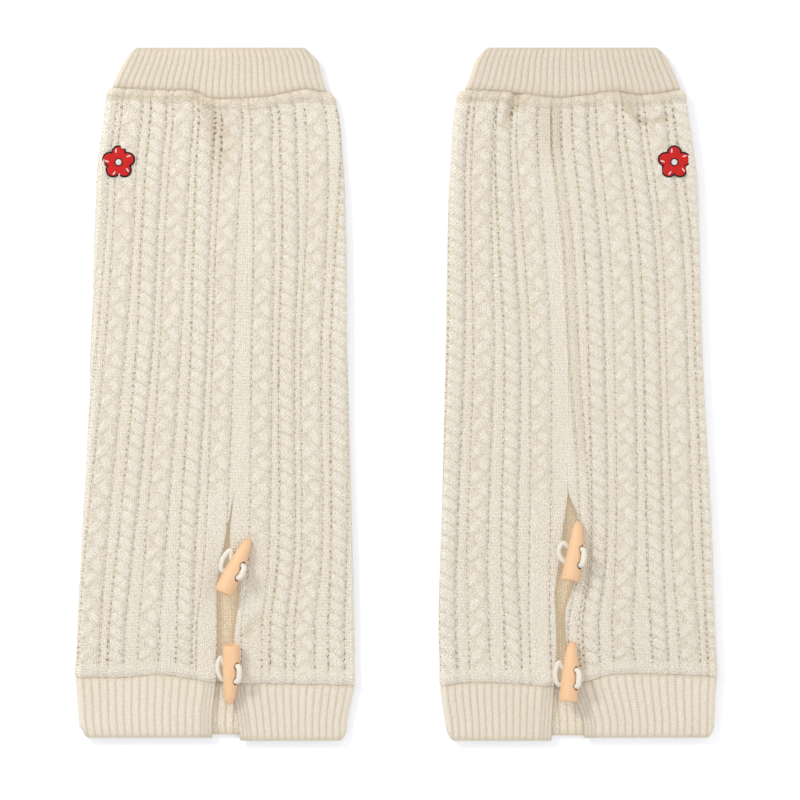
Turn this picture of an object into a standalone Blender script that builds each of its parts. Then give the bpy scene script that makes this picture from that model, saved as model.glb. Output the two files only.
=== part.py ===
"""A pair of cable-knit leg warmers lying flat side by side, hems towards -Y, fronts up.

Each leg is a knitted tube pressed flat: a panel of ropes and plaits, a doubled ribbed
band at the top and a ribbed hem. The front is seamed up its middle above a slit, and
two horn-shaped toggles on cord loops lie over the slit. Sizes below are in millimetres;
the model is in metres, +Z up, and lies on Z = 0 with the pair's middle at the origin.
"""

import math
from collections import namedtuple
from functools import partial

import bmesh
import bpy
from mathutils import Matrix, Vector

MM = 0.001  # one millimetre, in metres

# The columns of the tables. In a leg's own frame x is measured from the middle of the
# leg, to the right, and y from the bottom of its hem, up the leg.
Section = namedtuple("Section", "y left right")
Seam = namedtuple("Seam", "x y")
Slit = namedtuple("Slit", "y left right")
Cable = namedtuple("Cable", "kind hem slit middle top plain_below")
Kind = namedtuple("Kind", "width rise left right")
Pucker = namedtuple("Pucker", "top_x top_y foot_x foot_y depth")
Closure = namedtuple("Closure", "level tip_x tip_y blunt_x blunt_y bar_side bow")
Ring = namedtuple("Ring", "along radius")
Route = namedtuple("Route", "along across height")
Level = namedtuple("Level", "inset height")
RibRow = namedtuple("RibRow", "inset ground rib_rise")
Leg = namedtuple("Leg", "name side body band hem band_seam hem_seam slit cables_left"
                        " cables_right hem_ribs puckers closures")
Lane = namedtuple("Lane", "part kind plain_below")

# ------------------------------------------------------------------ driving dimensions
LEG_SPACING = 220.2      # from the middle of one leg to the middle of the other
TOP = 419.6              # length of a leg, hem to top
WALL = 2.4               # one layer of the knit where it is plain
INNER_GAP = 2.0          # air left between the front and the back layer
KNIT_TOP = 2 * WALL + INNER_GAP
SEAM_GAP = 0.65           # between two seam lines; their chords bring the cloth to 0.3 apart

ROW_PITCH = 3.87         # two knitted rows: a rope crosses every second pitch
COARSE_PITCHES = 6       # pitches between rows on the sides, underside and inside
ROLL_RISE = 1.9          # plain roll beside each seam
SEAM_TOP = 6.0           # height of the front where it sinks in at a seam
SEAM_FADE = 30.0         # length over which the rows straighten away from a wavy seam
PLAIN_ROWS = 3           # rows next to a seam with no cables
CABLE_FADE = 20.0        # length over which a cable flattens beside the slit
LEAST_LANE = 0.9         # least width between two lanes crowded at a side
PUCKER_WIDTH = 6.8       # from a pucker's line to where it ends
PUCKER_FADE = (0.5, 1.2) # stretch of a pucker's length over which it runs out

BAND_RIBS = 32
BAND_CORNER = 6.0        # rounding of the band's top corners
HEM_CORNER = 5.5
PLACKET = 7.0            # plain edge of the hem beside the slit
RIB_LANES_AT_RIM = 3     # lanes of ribs gathered into one at a rim

FOLD_ANGLES = (45.0, 0.0, -45.0, -90.0)
CREASE_ANGLE = math.radians(50.0)
INSIDE_CORNER = 1.0      # width of the bevel where the inside turns back at a side

TOGGLE_LENGTH = 36.3
TOGGLE_SIDES = 12
TOGGLE_REST = KNIT_TOP + 0.42
HOLES_ALONG = (15.4, 27.0)
HOLE_RADIUS = 2.2
HOLE_SIDES = 8
HOLE_CUT = 20.0          # length of a hole's cutter
CORD_RADIUS = 1.5
CORD_SIDES_RESOLUTION = 2
CORD_POINTS = 18

# ------------------------------------------------------------------ tables
# Lobes of a cable from one row to the next: how high its left and right crest stand.
KINDS = {
    "rope": Kind(8.1, 2.0, (1.0, 0.3), (0.3, 1.0)),
    "plait": Kind(10.8, 2.2, (1.0, 0.65, 0.25, 0.65), (0.25, 0.65, 1.0, 0.65)),
    "strand": Kind(4.4, 1.0, (1.0,), (1.0,)),
}
CREST_SHARE = 0.24       # from a cable's middle to a crest, of its width

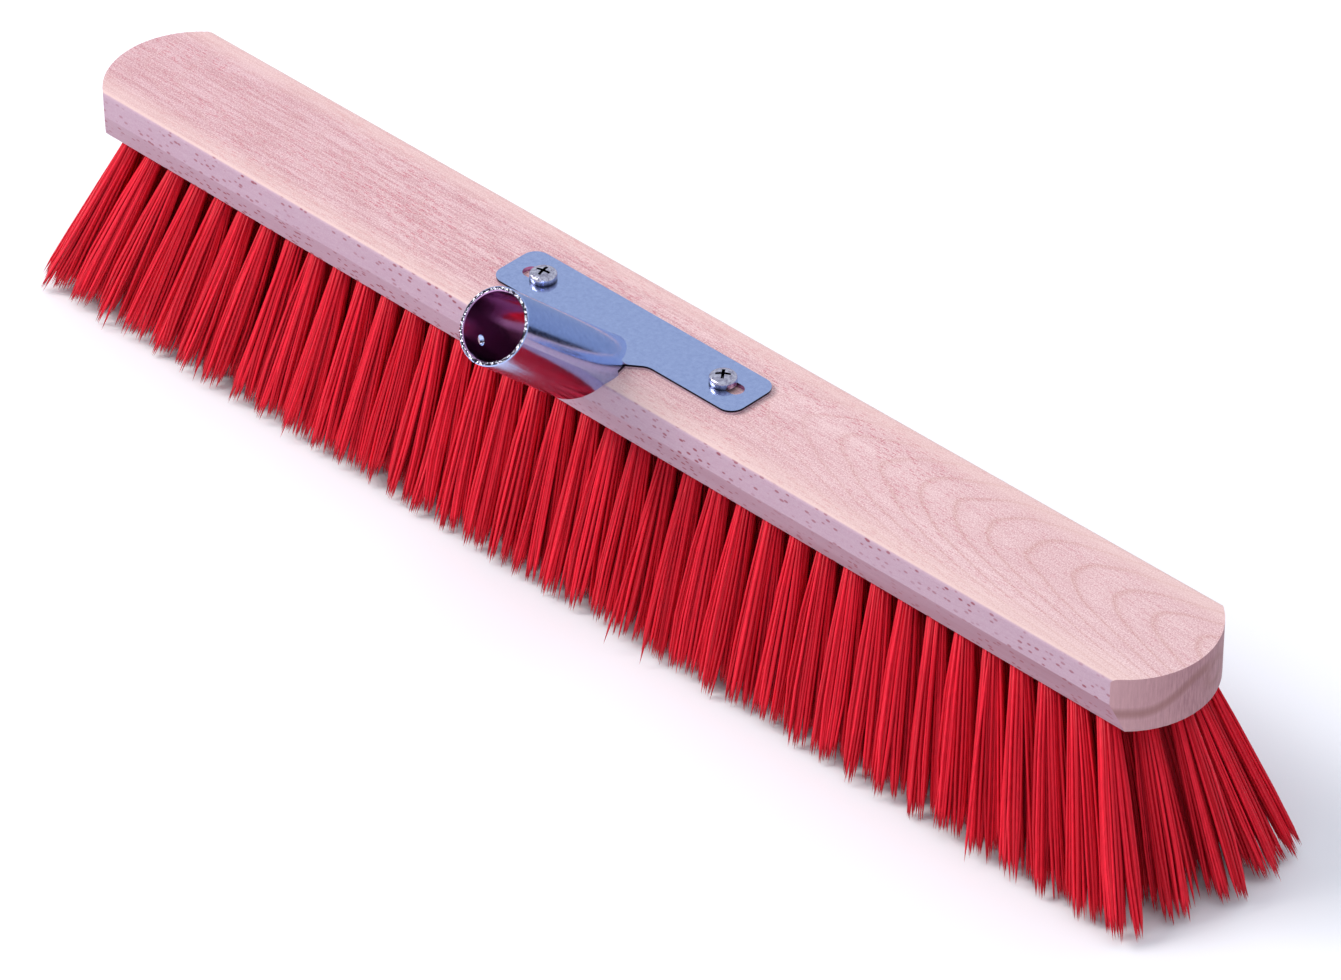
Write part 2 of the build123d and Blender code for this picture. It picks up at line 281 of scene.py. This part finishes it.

### WORK REQUIRED:
Scan the material above. Return every line containing the string "this".

### FULL RESPONSE:
Turn this picture of an object into a standalone Blender script that builds each of its parts. Then give the bpy scene script that makes this picture from that model, saved as model.glb. Output the two files only.
Write part 2 of the build123d and Blender code for this picture. It picks up at line 281 of scene.py. This part finishes it.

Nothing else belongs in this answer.